Two interesting points stand out from Zhou and Levinson’s arguments. One, that the benefits of local production with higher environmental regulations can outweigh cost savings from offshoring to countries with lower standards. The local community’s emphasis on environmental quality and available resources can explain why a plant chooses domestic green production over outsourcing pollution. Two, Levinson did not say offshoring had no impact on the environment. Quite the contrary, he stated that increased production overseas increased pollution, just not in the United States, which is consistent with Zhou’s theory.


Manufacturing’s operational costs are significant and numerous. On top of these costs, manufacturers also operate within a labyrinthine global supply chain where middle tier/contract manufacturers are often squeezed between their customers and their suppliers. And it is quite evident that the reality for small and mid-size manufacturers are ignored in the development of trade policies that promote competition with developing countries and public policies that emphasize penalties over guidance and resources. As a result of being ignored, policy discourse within much of the manufacturing industry has been reduced to a fight about the existence of regulation rather than scrutiny of policies that fundamentally burden the majority of US manufacturers versus those policies that really only require adequate funding and support.

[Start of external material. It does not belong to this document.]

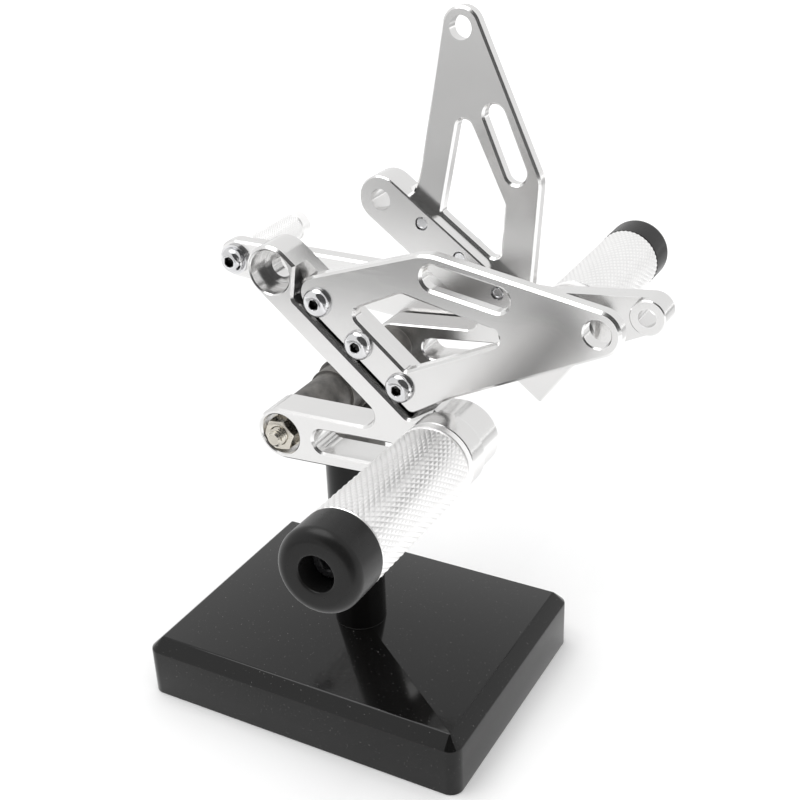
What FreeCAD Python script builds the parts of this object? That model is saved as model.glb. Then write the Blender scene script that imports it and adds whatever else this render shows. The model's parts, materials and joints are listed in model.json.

I will review specific environmental programs (both funded opportunities and required programs) for accessibility of guidance/support, navigability, and cost effectiveness this year in the context of policy analysis. As I challenged skills gap assumptions that overlooked trade policy’s impact on today’s lack of (or disinterested) labor supply, I challenge industry assumptions that environmental regulation is what harms manufacturing rather than trade policies that encourage competition with no-standard countries and inadequate federal funding to innovate and comply.